AVAILABLE DATA:
[start]

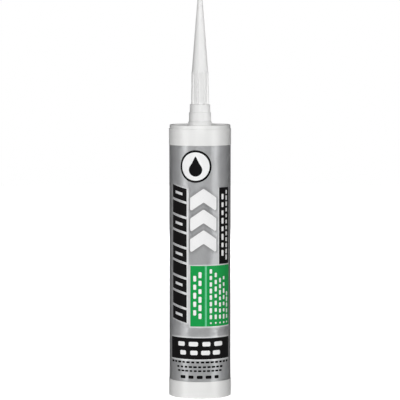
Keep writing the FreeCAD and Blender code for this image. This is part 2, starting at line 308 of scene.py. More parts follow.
def moulded_surface():
    """Shader group: the slight flow shade, gloss change and grain of moulded plastic."""
    inputs = {
        "Colour": (0.8, 0.8, 0.8, 1.0),
        "Flow Colour": (0.30, 0.30, 0.29, 1.0),
        "Shade": 0.04,
        "Roughness": 0.36,
        "Gloss Change": 0.06,
        "Grain Size": 0.0006,
        "Flow Size": 0.02,
        "Marks Scale": 55.0,
    }
    tree, given, result = surface_tree("Moulded surface", inputs)
    place = add(tree, "ShaderNodeTexCoord").outputs["Object"]
    stretched = add(tree, "ShaderNodeMapping", {"Vector": place, "Scale": (1.0, 1.0, 0.25)})
    flow = noise(tree, stretched, calc(tree, "DIVIDE", 1.0, given["Flow Size"]), 3.0)
    grain = noise(tree, place, calc(tree, "DIVIDE", 1.0, given["Grain Size"]), 2.0)
    marks = eased(tree, noise(tree, place, given["Marks Scale"], 5.0), 0.5, 0.68)
    darker = calc(tree, "MULTIPLY", given["Shade"], flow)
    tint = mixed(tree, darker, given["Colour"], given["Flow Colour"])
    duller = calc(tree, "ADD", flow, marks)
    return finish_surface(tree, given, result, tint, duller, grain)


def printed_film():
    """Shader group: the fine flake, rub marks and ripple of a printed film."""
    inputs = {
        "Colour": (0.4, 0.4, 0.4, 1.0),
        "Fleck Colour": (0.6, 0.6, 0.6, 1.0),
        "Fleck": 0.3,
        "Roughness": 0.34,
        "Gloss Change": 0.045,
        "Fleck Scale": 1400.0,
        "Cloud Scale": 140.0,
        "Ripple Scale": 90.0,
    }
    tree, given, result = surface_tree("Printed film", inputs)
    place = add(tree, "ShaderNodeTexCoord").outputs["Object"]
    fleck = noise(tree, place, given["Fleck Scale"], 2.0)
    cloud = noise(tree, place, given["Cloud Scale"], 4.0)
    ripple = noise(tree, place, given["Ripple Scale"], 1.0)
    strength = calc(tree, "MULTIPLY", given["Fleck"], eased(tree, fleck, 0.35, 0.75))
    clouded = calc(tree, "MULTIPLY", strength, calc(tree, "MULTIPLY", cloud, 2.0))
    tint = mixed(tree, clouded, given["Colour"], given["Fleck Colour"])
    duller = calc(tree, "ADD", eased(tree, cloud, 0.5, 0.7), fleck)
    return finish_surface(tree, given, result, tint, duller, ripple)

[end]

Copy out every line of the data above, exactly as given.

THE ANSWER:
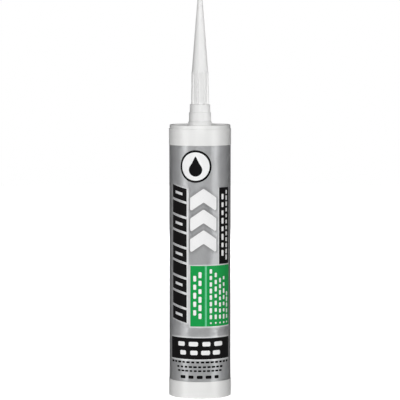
Keep writing the FreeCAD and Blender code for this image. This is part 2, starting at line 308 of scene.py. More parts follow.
def moulded_surface():
    """Shader group: the slight flow shade, gloss change and grain of moulded plastic."""
    inputs = {
        "Colour": (0.8, 0.8, 0.8, 1.0),
        "Flow Colour": (0.30, 0.30, 0.29, 1.0),
        "Shade": 0.04,
        "Roughness": 0.36,
        "Gloss Change": 0.06,
        "Grain Size": 0.0006,
        "Flow Size": 0.02,
        "Marks Scale": 55.0,
    }
    tree, given, result = surface_tree("Moulded surface", inputs)
    place = add(tree, "ShaderNodeTexCoord").outputs["Object"]
    stretched = add(tree, "ShaderNodeMapping", {"Vector": place, "Scale": (1.0, 1.0, 0.25)})
    flow = noise(tree, stretched, calc(tree, "DIVIDE", 1.0, given["Flow Size"]), 3.0)
    grain = noise(tree, place, calc(tree, "DIVIDE", 1.0, given["Grain Size"]), 2.0)
    marks = eased(tree, noise(tree, place, given["Marks Scale"], 5.0), 0.5, 0.68)
    darker = calc(tree, "MULTIPLY", given["Shade"], flow)
    tint = mixed(tree, darker, given["Colour"], given["Flow Colour"])
    duller = calc(tree, "ADD", flow, marks)
    return finish_surface(tree, given, result, tint, duller, grain)


def printed_film():
    """Shader group: the fine flake, rub marks and ripple of a printed film."""
    inputs = {
        "Colour": (0.4, 0.4, 0.4, 1.0),
        "Fleck Colour": (0.6, 0.6, 0.6, 1.0),
        "Fleck": 0.3,
        "Roughness": 0.34,
        "Gloss Change": 0.045,
        "Fleck Scale": 1400.0,
        "Cloud Scale": 140.0,
        "Ripple Scale": 90.0,
    }
    tree, given, result = surface_tree("Printed film", inputs)
    place = add(tree, "ShaderNodeTexCoord").outputs["Object"]
    fleck = noise(tree, place, given["Fleck Scale"], 2.0)
    cloud = noise(tree, place, given["Cloud Scale"], 4.0)
    ripple = noise(tree, place, given["Ripple Scale"], 1.0)
    strength = calc(tree, "MULTIPLY", given["Fleck"], eased(tree, fleck, 0.35, 0.75))
    clouded = calc(tree, "MULTIPLY", strength, calc(tree, "MULTIPLY", cloud, 2.0))
    tint = mixed(tree, clouded, given["Colour"], given["Fleck Colour"])
    duller = calc(tree, "ADD", eased(tree, cloud, 0.5, 0.7), fleck)
    return finish_surface(tree, given, result, tint, duller, ripple)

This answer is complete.